In her world, she sees me as though I'm telling her she can't be an eccentric dreamer when I ask her to show up and stick to commitments. She feels my disappointment of her actions is a shameful reaction to her being who she is.

This is a narcissistic thing to do. Act badly and then blame the person calling you out on it for not accepting you, flaws and all. 

When really, I am not okay with the things she does because it impacts other people at their core, myself included. It's not that I don't want her to be allowed to be who she is. This is the difference. 

If she was a gypsy type of person who always followed through on her promises, then cool. It's not that her being a gypsy archetype is the problem for me. It's how she is flighty and I can't depend on her for things she promises me I can depend on, leaving me in sticky unfair situations. 

I am saying her behavior is impactful in a negative way on other people and I think she should look at that because it hurts and isn't acceptable if she wants to be in a relationship with me that I feel safe in. I am not saying she is wrong. 

I want to start a conversation around this - we aren't bad human beings. But at times, we may be acting badly, and if we're hurting people by doing so, we need to be made aware of it to have the chance to course correct. 

We can't use the anti-shame movement to our advantage by not truly feeling what we're doing wrong and avoiding the course correct. 

The problem with the anti-shame campaign is that there is no accountability for acting poorly because we don't want to insult anyone.  

Some of us are using it as a way to avoid taking responsibility for our actions, and confusing people into thinking that they are shaming us for who we are if we don't accept their behavior since it is unhealthy. 

The truth is healthy shame is GOOD for us. I learnt this from my nervous system health teacher and somatic experiencing practitioner Irene Lyon. 

We need to feel healthy shame to change something.

If I am acting in a hurtful way, I need to feel healthy shame to course correct it. If I don't feel bad about it, I'm going to do it again. 

Of course, there are nuances to this. For example, if you're dealing with a narcissistic person telling you that all your actions are hurtful, then this concept has little merit, and you need to seek counsel with a professional to navigate this issue.

But generally speaking, if a person is a regulated, safe, and healthy human being and they're telling you something you are doing isn't okay, you've got to feel healthy shame about it to resolve the issue if it means something to you to be in integrity. 

I'll use one thing I was doing wrong to illustrate my point further.

When I first started my coaching practice, I often acted from a place of entitlement, especially with my connection with Spirit.
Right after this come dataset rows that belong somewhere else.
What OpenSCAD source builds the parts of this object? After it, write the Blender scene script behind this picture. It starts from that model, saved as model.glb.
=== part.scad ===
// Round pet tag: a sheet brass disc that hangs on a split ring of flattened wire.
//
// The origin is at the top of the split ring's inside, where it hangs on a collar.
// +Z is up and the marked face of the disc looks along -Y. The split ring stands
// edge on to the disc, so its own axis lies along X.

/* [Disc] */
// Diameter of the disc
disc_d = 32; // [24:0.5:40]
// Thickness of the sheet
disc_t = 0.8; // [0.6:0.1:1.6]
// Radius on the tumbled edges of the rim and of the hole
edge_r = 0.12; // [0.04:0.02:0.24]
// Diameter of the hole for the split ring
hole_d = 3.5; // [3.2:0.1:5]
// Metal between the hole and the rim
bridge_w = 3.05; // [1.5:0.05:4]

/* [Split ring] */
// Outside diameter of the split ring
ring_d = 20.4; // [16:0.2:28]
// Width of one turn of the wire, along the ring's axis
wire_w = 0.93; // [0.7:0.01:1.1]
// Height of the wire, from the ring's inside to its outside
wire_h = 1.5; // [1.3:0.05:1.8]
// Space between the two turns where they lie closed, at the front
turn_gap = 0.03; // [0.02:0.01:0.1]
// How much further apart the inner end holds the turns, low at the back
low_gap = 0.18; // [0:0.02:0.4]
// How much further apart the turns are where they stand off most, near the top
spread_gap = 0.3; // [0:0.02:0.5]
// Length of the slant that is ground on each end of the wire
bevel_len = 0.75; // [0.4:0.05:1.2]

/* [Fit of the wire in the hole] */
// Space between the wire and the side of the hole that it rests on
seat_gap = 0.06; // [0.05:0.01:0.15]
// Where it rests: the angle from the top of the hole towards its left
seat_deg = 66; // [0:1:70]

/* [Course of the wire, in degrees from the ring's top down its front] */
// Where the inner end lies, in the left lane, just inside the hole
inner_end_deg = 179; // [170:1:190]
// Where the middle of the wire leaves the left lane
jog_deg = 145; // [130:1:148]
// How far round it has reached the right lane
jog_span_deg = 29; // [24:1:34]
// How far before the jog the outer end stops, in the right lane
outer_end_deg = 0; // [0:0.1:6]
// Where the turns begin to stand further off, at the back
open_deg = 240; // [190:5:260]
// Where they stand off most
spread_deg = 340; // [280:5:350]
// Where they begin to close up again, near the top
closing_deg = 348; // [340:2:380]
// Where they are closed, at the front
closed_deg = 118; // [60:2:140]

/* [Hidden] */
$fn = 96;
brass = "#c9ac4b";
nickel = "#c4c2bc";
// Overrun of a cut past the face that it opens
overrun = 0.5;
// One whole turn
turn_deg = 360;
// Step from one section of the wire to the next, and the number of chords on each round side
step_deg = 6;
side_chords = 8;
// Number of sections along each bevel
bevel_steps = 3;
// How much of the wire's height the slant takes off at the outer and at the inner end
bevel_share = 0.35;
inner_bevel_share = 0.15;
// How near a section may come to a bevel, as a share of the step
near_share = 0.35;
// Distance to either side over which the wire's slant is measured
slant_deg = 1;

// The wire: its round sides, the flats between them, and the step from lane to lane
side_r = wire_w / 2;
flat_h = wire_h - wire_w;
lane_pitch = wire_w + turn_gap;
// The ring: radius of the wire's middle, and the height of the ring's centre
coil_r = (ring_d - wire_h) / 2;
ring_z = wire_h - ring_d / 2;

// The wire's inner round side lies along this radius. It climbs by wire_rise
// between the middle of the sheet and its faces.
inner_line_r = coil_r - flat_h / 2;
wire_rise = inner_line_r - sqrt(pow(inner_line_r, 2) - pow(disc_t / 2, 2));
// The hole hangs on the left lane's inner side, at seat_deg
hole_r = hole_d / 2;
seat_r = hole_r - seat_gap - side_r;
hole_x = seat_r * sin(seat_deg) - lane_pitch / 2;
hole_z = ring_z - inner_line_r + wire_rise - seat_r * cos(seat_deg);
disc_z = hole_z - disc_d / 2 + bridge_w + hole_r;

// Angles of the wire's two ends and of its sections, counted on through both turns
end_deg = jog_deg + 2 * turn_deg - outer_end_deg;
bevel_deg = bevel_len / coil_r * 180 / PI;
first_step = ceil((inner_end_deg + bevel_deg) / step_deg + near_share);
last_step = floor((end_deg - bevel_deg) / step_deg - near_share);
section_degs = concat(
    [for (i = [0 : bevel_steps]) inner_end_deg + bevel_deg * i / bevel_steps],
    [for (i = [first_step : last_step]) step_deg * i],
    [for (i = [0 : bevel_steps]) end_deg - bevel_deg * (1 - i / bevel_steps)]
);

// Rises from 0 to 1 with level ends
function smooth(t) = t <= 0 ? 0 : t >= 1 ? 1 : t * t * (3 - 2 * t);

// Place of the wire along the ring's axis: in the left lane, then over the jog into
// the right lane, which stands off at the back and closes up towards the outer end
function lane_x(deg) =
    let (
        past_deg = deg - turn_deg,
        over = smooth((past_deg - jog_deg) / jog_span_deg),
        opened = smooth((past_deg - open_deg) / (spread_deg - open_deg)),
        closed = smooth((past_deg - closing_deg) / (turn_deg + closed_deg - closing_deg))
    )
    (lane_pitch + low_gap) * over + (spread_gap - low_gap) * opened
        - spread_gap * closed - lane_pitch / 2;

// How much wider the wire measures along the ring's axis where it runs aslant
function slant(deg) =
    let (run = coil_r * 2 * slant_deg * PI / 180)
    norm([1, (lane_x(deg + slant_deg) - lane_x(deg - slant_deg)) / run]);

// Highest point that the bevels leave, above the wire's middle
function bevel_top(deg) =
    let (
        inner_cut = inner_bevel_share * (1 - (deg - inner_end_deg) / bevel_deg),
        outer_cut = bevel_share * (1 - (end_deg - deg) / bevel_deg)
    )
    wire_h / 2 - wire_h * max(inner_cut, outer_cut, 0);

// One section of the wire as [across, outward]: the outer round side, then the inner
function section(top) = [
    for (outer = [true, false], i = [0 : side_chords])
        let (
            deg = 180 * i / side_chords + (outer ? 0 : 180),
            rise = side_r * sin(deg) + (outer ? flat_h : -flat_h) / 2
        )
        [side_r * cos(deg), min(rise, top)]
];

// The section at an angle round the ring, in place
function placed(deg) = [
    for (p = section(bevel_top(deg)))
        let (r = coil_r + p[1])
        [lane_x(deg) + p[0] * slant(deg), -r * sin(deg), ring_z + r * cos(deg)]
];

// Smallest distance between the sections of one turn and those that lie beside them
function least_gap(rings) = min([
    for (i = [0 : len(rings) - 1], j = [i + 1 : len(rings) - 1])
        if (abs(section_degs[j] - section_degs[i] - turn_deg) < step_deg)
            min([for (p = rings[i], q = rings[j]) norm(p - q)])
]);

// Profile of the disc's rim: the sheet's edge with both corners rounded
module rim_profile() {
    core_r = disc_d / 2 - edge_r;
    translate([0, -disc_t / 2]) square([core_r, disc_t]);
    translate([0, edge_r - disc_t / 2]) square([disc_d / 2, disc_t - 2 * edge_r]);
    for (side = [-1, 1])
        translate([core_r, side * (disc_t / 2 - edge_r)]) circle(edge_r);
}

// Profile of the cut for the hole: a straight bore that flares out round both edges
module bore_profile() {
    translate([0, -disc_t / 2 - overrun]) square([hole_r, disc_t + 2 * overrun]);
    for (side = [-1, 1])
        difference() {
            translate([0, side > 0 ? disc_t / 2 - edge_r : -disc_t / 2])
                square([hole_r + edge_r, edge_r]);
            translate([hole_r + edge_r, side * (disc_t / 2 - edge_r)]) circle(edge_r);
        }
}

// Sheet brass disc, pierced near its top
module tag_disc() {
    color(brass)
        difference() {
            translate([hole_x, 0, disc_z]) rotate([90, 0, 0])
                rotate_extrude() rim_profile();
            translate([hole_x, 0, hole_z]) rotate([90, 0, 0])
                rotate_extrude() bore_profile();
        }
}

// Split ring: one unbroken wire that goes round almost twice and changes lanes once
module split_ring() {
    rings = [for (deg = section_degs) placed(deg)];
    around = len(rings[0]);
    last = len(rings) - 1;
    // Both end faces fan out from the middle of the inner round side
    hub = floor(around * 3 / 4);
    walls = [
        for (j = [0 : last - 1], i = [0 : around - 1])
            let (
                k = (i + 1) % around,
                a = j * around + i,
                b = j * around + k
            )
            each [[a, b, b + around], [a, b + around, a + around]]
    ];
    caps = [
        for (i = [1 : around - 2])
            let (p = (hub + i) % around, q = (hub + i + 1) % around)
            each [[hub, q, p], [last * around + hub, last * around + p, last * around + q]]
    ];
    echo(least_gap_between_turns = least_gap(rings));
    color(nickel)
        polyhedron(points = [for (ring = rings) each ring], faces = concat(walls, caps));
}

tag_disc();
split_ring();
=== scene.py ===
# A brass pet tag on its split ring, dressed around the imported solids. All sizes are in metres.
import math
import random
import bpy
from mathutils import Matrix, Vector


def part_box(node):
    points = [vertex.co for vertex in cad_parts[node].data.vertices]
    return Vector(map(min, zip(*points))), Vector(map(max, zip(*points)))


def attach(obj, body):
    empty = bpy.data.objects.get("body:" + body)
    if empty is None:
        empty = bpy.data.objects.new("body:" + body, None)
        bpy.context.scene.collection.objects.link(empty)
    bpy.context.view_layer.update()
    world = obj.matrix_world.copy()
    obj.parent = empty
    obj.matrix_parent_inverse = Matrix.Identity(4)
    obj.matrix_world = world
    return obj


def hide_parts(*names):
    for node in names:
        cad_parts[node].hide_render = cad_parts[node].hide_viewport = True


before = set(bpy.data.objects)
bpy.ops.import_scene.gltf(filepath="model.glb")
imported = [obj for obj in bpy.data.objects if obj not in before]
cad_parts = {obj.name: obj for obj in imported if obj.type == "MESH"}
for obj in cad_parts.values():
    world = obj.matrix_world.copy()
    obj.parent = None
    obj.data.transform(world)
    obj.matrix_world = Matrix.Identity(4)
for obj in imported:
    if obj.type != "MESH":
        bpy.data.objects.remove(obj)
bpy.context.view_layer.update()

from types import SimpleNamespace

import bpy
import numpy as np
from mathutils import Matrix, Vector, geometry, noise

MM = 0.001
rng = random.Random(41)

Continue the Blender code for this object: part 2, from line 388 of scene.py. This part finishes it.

I felt like I had the answers, and people who didn't agree with me were assholes trying to dim my light. Sound familiar? We gotta be careful with that one.

I am glad I was able to see that using blanket statements such as 'everything happens for a reason' or 'we always have a choice' without taking into consideration how this isn't always the case, was a poor way of using my authority in the world. I felt healthy shame about how entitled and privileged I was acting as a white woman who was a life coach. I don't act or talk as though I know everything without considering other viewpoints anymore. 

And that is why healthy shame is important, folks. It makes us better people. 

Let's not be scared of it. We won't die from feeling shame. We aren't bad. We just sometimes act poorly and we can course correct it when we are made aware of it and we feel its implications through healthy shame.